═════ Data section

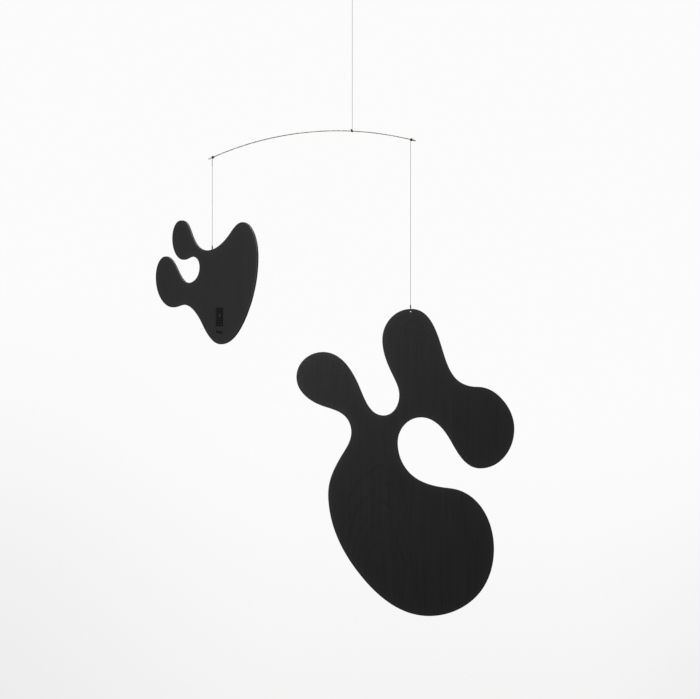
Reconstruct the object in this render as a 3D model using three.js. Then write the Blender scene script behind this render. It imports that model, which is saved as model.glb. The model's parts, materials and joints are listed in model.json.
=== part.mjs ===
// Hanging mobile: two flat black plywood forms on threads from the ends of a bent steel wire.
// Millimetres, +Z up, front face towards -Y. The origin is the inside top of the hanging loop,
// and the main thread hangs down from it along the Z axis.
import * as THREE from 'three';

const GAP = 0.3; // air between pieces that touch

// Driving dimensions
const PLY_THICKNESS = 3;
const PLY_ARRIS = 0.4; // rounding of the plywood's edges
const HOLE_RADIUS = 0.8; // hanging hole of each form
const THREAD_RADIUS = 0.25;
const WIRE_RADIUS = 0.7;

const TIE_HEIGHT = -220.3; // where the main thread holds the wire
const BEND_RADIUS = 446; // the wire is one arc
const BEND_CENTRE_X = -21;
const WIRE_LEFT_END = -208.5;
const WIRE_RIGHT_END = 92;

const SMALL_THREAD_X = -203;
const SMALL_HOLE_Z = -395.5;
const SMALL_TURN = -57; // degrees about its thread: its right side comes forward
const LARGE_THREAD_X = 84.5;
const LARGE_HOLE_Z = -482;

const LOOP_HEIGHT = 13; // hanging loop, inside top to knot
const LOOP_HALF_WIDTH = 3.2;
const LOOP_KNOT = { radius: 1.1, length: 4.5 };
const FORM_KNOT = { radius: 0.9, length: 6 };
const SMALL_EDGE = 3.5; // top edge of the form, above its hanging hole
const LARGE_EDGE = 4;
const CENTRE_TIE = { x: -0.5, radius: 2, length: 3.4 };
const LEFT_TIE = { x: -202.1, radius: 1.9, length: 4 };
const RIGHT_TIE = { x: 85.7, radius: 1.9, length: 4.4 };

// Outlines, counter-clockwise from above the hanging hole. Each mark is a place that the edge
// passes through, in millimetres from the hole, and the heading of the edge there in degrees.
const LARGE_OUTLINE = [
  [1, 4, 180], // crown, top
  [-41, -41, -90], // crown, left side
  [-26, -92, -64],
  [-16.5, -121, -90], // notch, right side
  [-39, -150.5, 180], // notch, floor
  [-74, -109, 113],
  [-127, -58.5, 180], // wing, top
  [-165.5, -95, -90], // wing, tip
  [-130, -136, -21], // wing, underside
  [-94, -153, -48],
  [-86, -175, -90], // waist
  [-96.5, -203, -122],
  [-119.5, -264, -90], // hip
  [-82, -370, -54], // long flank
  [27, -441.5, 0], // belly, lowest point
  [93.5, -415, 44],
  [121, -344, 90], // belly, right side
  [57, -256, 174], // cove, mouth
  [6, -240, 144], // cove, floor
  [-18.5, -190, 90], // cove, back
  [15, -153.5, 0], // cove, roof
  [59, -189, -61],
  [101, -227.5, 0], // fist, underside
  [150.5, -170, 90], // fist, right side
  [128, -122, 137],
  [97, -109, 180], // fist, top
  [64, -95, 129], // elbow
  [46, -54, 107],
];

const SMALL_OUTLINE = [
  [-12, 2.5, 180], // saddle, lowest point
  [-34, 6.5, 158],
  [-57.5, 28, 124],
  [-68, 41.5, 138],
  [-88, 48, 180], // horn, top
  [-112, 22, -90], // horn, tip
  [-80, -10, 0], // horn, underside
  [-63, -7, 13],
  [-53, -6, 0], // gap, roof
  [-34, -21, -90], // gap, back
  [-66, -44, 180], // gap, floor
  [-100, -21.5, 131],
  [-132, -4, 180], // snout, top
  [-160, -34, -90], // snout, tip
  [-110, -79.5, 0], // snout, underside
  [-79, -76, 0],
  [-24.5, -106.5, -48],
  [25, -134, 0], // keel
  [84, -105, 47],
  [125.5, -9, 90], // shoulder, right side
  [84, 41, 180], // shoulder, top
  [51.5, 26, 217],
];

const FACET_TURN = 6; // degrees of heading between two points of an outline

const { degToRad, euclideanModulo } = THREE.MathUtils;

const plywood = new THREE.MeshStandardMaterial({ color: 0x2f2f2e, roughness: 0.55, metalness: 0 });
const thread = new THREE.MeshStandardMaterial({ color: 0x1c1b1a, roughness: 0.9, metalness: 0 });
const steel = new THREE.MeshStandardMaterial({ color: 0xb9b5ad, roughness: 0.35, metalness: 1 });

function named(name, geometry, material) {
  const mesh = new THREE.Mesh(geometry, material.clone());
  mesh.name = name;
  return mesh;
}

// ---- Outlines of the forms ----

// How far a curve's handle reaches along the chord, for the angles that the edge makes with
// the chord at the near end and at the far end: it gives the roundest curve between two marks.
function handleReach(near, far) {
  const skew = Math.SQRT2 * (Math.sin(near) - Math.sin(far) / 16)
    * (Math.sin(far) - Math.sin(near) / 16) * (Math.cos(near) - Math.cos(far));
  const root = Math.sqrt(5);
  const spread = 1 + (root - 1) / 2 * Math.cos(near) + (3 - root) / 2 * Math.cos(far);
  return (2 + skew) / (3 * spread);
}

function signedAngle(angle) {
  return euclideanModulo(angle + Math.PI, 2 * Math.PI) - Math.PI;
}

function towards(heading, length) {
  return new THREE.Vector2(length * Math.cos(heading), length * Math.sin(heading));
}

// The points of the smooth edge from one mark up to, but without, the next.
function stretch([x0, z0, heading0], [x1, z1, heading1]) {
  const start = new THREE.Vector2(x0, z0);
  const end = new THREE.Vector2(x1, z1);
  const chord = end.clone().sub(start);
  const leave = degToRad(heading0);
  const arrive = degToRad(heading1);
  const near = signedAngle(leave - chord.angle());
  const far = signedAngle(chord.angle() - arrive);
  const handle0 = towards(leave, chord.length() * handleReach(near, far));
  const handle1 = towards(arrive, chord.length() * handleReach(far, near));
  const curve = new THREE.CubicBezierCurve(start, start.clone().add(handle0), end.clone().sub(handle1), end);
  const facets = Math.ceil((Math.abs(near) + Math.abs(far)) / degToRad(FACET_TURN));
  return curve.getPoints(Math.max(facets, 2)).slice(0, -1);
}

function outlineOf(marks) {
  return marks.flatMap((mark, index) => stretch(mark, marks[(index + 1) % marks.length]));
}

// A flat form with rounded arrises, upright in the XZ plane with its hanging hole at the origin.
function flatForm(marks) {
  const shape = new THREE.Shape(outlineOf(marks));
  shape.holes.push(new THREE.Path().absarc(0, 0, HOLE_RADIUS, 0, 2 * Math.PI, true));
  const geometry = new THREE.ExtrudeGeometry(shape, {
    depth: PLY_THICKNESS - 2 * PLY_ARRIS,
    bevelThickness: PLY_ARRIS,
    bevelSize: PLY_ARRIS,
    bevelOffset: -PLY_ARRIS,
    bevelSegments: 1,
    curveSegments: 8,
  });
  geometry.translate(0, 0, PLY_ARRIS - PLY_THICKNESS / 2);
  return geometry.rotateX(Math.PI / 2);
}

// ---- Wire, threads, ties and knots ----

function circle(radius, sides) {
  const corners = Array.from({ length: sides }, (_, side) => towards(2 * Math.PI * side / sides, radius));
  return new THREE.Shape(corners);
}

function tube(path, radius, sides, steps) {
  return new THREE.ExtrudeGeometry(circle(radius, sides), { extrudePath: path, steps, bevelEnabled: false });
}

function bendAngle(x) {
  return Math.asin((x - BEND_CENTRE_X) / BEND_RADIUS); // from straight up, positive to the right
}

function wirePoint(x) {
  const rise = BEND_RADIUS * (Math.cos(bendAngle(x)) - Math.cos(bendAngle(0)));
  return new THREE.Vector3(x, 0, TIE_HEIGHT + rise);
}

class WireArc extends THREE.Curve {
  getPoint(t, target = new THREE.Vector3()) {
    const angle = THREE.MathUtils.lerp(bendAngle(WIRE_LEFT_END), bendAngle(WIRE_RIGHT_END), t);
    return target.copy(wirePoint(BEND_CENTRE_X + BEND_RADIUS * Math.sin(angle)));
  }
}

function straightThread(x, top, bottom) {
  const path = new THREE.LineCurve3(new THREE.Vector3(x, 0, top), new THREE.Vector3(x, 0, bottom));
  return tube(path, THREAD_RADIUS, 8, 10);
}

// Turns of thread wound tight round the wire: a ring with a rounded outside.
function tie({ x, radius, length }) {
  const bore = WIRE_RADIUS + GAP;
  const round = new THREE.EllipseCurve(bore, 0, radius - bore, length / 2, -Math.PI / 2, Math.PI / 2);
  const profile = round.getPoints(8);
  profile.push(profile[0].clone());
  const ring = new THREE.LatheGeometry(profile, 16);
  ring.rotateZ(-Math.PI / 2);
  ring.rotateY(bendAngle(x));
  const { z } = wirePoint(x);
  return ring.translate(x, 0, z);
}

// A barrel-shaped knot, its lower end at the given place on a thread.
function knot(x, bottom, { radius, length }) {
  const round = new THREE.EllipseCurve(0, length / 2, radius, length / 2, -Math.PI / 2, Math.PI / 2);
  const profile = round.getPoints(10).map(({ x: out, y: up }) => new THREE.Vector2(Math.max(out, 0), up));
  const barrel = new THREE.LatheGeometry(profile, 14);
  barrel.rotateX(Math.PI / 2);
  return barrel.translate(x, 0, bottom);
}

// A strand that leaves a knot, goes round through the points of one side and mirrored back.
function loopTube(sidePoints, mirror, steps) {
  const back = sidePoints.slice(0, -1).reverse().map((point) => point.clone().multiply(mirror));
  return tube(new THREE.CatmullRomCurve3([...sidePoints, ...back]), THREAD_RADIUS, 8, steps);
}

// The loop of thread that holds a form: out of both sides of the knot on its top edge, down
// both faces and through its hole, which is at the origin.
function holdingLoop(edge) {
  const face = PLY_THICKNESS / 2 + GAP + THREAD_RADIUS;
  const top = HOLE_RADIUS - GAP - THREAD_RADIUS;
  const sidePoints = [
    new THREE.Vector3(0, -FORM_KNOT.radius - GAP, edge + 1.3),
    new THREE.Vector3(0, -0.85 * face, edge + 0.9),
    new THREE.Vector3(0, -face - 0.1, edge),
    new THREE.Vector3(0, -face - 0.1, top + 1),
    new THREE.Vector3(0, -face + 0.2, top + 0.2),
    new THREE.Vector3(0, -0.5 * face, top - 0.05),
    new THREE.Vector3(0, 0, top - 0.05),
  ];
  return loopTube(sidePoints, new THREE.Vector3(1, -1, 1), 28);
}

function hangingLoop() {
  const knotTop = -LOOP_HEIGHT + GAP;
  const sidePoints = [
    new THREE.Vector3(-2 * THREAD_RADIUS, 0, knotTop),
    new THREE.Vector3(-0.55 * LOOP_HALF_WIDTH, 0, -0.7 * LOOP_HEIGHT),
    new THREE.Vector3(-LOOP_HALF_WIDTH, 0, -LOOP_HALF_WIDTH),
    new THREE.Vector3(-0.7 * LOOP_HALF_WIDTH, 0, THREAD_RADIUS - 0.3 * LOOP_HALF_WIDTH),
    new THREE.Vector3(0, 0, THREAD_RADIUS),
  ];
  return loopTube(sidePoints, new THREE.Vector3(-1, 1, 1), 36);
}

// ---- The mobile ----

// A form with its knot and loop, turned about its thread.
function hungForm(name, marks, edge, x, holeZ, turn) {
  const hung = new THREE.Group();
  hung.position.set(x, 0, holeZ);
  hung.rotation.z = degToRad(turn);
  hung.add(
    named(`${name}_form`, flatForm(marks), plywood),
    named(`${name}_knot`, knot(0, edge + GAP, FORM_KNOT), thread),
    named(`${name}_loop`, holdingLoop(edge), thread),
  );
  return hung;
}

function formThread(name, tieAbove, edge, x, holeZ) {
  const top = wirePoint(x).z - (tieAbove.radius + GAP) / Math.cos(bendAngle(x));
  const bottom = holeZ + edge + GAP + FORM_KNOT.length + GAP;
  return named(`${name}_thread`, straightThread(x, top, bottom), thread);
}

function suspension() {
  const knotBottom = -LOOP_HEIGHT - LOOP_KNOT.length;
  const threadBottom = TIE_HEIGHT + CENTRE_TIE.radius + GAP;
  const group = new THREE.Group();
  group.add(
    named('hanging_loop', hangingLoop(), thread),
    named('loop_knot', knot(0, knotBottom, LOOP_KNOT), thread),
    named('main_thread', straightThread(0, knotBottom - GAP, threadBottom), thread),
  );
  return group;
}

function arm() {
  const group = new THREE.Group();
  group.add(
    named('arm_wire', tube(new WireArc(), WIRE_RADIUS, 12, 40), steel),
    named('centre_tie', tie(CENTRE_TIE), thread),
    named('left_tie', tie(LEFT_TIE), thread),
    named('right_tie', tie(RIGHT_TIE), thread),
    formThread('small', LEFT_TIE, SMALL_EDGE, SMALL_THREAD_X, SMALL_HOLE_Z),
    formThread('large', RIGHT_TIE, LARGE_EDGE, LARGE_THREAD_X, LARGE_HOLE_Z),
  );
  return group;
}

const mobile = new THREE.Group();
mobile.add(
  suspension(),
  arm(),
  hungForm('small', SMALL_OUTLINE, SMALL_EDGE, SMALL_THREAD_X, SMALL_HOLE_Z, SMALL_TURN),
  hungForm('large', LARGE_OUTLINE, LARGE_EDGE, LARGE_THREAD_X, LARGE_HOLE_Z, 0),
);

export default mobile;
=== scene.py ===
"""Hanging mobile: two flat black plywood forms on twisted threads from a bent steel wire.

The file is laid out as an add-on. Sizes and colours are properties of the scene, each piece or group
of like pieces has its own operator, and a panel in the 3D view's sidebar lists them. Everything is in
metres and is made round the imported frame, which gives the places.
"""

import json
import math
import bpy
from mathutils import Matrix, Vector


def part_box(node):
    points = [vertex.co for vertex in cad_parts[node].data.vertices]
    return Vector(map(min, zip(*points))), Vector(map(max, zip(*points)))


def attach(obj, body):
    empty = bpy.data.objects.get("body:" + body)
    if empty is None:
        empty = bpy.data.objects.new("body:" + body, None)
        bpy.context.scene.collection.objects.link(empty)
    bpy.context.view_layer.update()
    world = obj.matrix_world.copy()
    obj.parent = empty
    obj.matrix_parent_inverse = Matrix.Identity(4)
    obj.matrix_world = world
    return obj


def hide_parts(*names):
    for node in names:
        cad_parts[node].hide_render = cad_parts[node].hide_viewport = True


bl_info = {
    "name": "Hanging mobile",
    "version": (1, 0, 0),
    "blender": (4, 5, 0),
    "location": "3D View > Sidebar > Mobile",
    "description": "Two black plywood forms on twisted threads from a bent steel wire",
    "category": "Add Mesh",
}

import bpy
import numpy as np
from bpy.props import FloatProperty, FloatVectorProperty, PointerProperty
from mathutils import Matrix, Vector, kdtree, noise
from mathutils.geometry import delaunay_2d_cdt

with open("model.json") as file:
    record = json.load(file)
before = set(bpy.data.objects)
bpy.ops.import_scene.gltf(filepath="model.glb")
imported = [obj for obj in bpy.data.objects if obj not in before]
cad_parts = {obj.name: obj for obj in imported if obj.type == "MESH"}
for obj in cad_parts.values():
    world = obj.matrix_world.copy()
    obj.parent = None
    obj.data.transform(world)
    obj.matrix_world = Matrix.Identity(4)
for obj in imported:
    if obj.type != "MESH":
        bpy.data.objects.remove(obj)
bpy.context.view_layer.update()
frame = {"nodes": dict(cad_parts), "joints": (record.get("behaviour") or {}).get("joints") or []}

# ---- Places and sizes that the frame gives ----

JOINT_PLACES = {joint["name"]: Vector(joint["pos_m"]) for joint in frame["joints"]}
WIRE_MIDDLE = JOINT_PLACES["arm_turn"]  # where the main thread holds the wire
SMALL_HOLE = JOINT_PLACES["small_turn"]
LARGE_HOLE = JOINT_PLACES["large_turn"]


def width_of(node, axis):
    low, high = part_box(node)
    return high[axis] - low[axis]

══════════

Work instructions:
Begin with the line containing "const mobile = new THREE.Group();", end with the line containing "for node in", and transcribe exactly every line in that span, with nothing added.

The solution:
const mobile = new THREE.Group();
mobile.add(
  suspension(),
  arm(),
  hungForm('small', SMALL_OUTLINE, SMALL_EDGE, SMALL_THREAD_X, SMALL_HOLE_Z, SMALL_TURN),
  hungForm('large', LARGE_OUTLINE, LARGE_EDGE, LARGE_THREAD_X, LARGE_HOLE_Z, 0),
);

export default mobile;
=== scene.py ===
"""Hanging mobile: two flat black plywood forms on twisted threads from a bent steel wire.

The file is laid out as an add-on. Sizes and colours are properties of the scene, each piece or group
of like pieces has its own operator, and a panel in the 3D view's sidebar lists them. Everything is in
metres and is made round the imported frame, which gives the places.
"""

import json
import math
import bpy
from mathutils import Matrix, Vector


def part_box(node):
    points = [vertex.co for vertex in cad_parts[node].data.vertices]
    return Vector(map(min, zip(*points))), Vector(map(max, zip(*points)))


def attach(obj, body):
    empty = bpy.data.objects.get("body:" + body)
    if empty is None:
        empty = bpy.data.objects.new("body:" + body, None)
        bpy.context.scene.collection.objects.link(empty)
    bpy.context.view_layer.update()
    world = obj.matrix_world.copy()
    obj.parent = empty
    obj.matrix_parent_inverse = Matrix.Identity(4)
    obj.matrix_world = world
    return obj


def hide_parts(*names):
    for node in names:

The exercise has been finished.